接着,苦力的那个又道:“九九广场三楼有个老头,六十多岁了,非叫我给他找活干。我就叫他先跟他的儿子女儿讲好了,讲好了,我才能帮你找活。”“到那,项目经理一看,行哪!人家那干活,真有劲啊!一手挟一袋水泥不费事。中午吃饭,不许喝酒,他就到小店买瓶冰啤酒偷着喝。能吃能干。”“人家身体好!”老板娘又道。“能干消化的快啊!”“你们工地干瓦匠的一天可能拿三百多?”斯文的老头又问道。

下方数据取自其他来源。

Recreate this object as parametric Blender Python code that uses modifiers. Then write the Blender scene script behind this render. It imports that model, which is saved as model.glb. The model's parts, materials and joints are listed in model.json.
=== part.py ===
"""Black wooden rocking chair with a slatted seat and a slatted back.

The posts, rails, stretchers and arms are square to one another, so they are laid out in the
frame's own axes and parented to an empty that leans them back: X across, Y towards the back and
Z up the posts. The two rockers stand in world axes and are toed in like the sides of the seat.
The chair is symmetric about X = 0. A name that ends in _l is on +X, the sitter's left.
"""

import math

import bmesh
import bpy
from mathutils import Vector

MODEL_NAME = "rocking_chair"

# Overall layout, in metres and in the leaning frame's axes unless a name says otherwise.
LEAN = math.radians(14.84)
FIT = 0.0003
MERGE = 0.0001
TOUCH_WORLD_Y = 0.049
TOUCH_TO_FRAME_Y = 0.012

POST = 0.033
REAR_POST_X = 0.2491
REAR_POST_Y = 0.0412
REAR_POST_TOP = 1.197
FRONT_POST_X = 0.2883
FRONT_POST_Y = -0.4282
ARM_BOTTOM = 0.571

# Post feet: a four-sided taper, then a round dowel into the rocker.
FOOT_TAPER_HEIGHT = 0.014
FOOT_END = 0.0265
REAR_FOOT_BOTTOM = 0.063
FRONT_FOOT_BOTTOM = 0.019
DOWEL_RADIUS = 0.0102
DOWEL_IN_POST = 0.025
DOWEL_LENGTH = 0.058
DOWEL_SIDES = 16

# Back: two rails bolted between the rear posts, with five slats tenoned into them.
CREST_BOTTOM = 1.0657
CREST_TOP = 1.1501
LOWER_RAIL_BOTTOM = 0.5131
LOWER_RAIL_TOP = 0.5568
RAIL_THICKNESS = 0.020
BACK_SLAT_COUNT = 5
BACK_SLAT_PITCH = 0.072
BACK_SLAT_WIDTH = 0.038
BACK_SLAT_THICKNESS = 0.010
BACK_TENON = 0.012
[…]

“没有三百也不能干啊!”苦力的回道。“是啊!还有钢筋工、架子工的。”斯文的又道。
听闻他们一说,我也想起前几年的一件事。也是在热天,城东有个单位才聘用的一个五十多岁的男子,因受不了酷暑的热,辞职不干了。可才出厂门不远,就不行了。
后来他的家人同厂里交涉,厂里就推,最后好象只是象征性地给了一点。
这时,我又想到了昨晚夜班的一个同事请假了,听闻是他的八十多岁的老母亲病了,需要照顾。一旁的老徐私下跟我说:“这个人干活刁着哪,在那个班,有那个班长罩着他,在这个班,这个班长才不允许他这样哪。他以前讲过,天热,请假就是。”想必是这样了。
天热,活儿总要有人干,班长准备让白班的人下来一个上夜班。再找厂里要人上白班。
夜班,气温低点,活儿少点,只是打乱了生物钟,叫人休息不好。
此时,店外的知了声此起彼伏,像是对歌一般永不停歇,骄阳下,翠绿的树木默不作声,静静地沉受着太阳的烘烤,不知名的粉红色的树花也好象晒晕了般,失去了往日的光彩。门外,更是看不到一个路过的人,想是都在室内猫着呢!